Driving is close to breathing in Southern California. I wanted my license so that I could be independent of my now-pregnant sister and her husband. Tina hired a private driving instructor, who arrived in a yellow sports car with a stick shift, which I had requested; I wanted to know how to drive anything and everything. For someone twice my age, he was cute. During our third or fourth lesson, he asked me if I could get him some weed. The next time he showed up, we drove to his office and got high. He tried to put his arms around me, but I pushed him away and we went on with our lesson stoned. Welcome to California in the late 1960s and early 1970s.

There was a window in my new bedroom that I crawled out of a lot after Tina and Diarmid went to bed. The driveway at their one-story bungalow sloped down to the street, so I would release the brake of the boxy Datsun that my parents had bought for me long-distance and let the car glide down to the street with its driver’s-side door open. Once there, I would crank the engine. Tina and Diarmid never heard me driving away.

Even though I was only attending classes at school periodically, the times when I did go were torture to me. I hated the noise, the confusion, and the thousands of kids crowded in the halls. The school demanded that I take driver’s ed, even though I already had my license. The instructor gave us numbers from his seating chart. He called on me one day without using my name, only my number. Filled with teen outrage, I slammed my books on my desk, stood up, and started for the door. I never went back. I felt so small, so insignificant; a person of no value. Being a number was just too much.
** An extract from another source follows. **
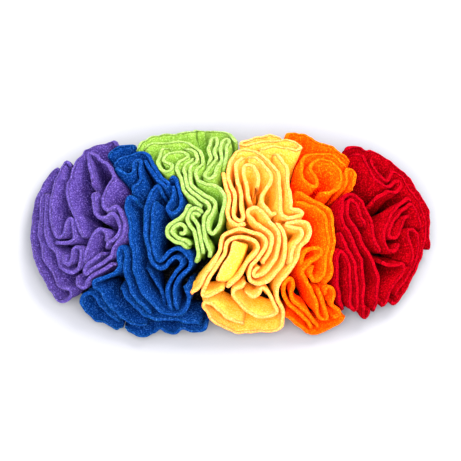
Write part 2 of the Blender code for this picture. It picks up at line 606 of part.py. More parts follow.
def add_backing():
    """The oval backing that every layer is sewn to, its underside on the ground."""
    mesh = bmesh.new()
    rings = (
        (0.0, BACKING_ROUND),
        (BACKING_ROUND, 0.0),
        (BACKING_THICKNESS - BACKING_ROUND, 0.0),
        (BACKING_THICKNESS, BACKING_ROUND),
    )
    loops = []
    for height, inset in rings:
        loop = []
        for side in range(BACKING_SIDES):
            angle = 2.0 * math.pi * side / BACKING_SIDES
            swing = (math.cos(angle), math.sin(angle))
            x = math.copysign(abs(swing[0]) ** (2.0 / PLAN_POWER), swing[0]) * (BACKING_HALF_LENGTH - inset)
            y = math.copysign(abs(swing[1]) ** (2.0 / PLAN_POWER), swing[1]) * (BACKING_HALF_DEPTH - inset)
            loop.append(mesh.verts.new((x, y, height)))
        loops.append(loop)
    for lower, upper in zip(loops, loops[1:]):
        for side in range(BACKING_SIDES):
            beyond = (side + 1) % BACKING_SIDES
            mesh.faces.new((lower[side], lower[beyond], upper[beyond], upper[side]))
    mesh.faces.new(loops[-1])
    mesh.faces.new(list(reversed(loops[0])))
    data = bpy.data.meshes.new("backing")
    mesh.to_mesh(data)
    mesh.free()
    add_object("backing", data, fleece("backing"))


def add_layers():
    """Every fleece layer, numbered within its colour."""
    for colour, layers in LAYERS.items():
        for number, turns in enumerate(layers, start=1):
            name = f"{colour}_layer_{number:02d}"
            add_object(name, layer_mesh(name, turns), fleece(colour))


def main():
    for old in list(bpy.data.objects):
        bpy.data.objects.remove(old)
    add_backing()
    add_layers()


main()
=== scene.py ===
"""Looks of the snuffle mat: each gathered fleece layer as a fine, soft sheet, its cloth, light and camera.

Each sheet repeats its layer's folds. They are laid out on the grid on which the mat is drawn from the front
and above: "across" runs from left to right and "down" from the back rim to the front one.
"""
import math

import bpy
import numpy as np
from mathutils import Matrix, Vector

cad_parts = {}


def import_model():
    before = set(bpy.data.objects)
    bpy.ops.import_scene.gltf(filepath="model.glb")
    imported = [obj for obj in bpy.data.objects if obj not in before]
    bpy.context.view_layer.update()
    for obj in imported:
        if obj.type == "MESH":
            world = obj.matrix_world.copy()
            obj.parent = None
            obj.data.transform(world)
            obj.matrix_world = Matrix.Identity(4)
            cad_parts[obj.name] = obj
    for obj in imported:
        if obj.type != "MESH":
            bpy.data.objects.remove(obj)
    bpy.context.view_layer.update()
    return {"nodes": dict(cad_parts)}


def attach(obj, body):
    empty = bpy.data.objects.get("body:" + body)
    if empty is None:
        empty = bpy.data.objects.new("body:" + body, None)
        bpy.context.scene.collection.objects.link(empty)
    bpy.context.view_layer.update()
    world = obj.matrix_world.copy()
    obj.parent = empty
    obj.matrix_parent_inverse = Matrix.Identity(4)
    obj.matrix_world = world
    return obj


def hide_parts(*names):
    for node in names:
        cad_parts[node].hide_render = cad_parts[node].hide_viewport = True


# The layout grid, the direction from which it is seen, and the dome over the cut edges
GRID_STEP = 0.00075
GRID_MIDDLE_ACROSS = 230.5
GRID_MIDDLE_DOWN = 237.0
VIEW_TILT = math.radians(70.0)
HALF_LENGTH = 0.152
HALF_DEPTH = 0.082
DOME_TOP = 0.058
DOME_EDGE = 0.010
PLAN_POWER = 2.6
DOME_POWER = 2.6
DOME_FALL = 0.7
FURTHEST_OUT = 0.985
SKIRT_REACH = 1.2
DOME_SEARCH_PLACES = 201

# The layers, as in the solids
BACKING_THICKNESS = 0.004
SEAM_GAP = 0.0003
FAN_LEAN = (0.65, 0.5)
GATHER_PULL = 0.25
SKIRT_START = 0.8
SKIRT_RUN = 0.008
TUCK_POWER = 5.0
GATHER_REACH = 0.030
LEAN_POWER = 2.3
CURVE_STEPS = 12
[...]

Not long after that I overheard Tina talking on the phone to my mother. Tina had put a blanket over her head to muffle what she was saying, but it wasn’t difficult for me to figure it out. Tina was worried that a truant officer was going to knock on her door. Here we go again, I thought. The problem child was acting up. Only this time it was Tina who was frustrated by my antics.

It turned out that Tina’s worries were unfounded. No one at school missed me.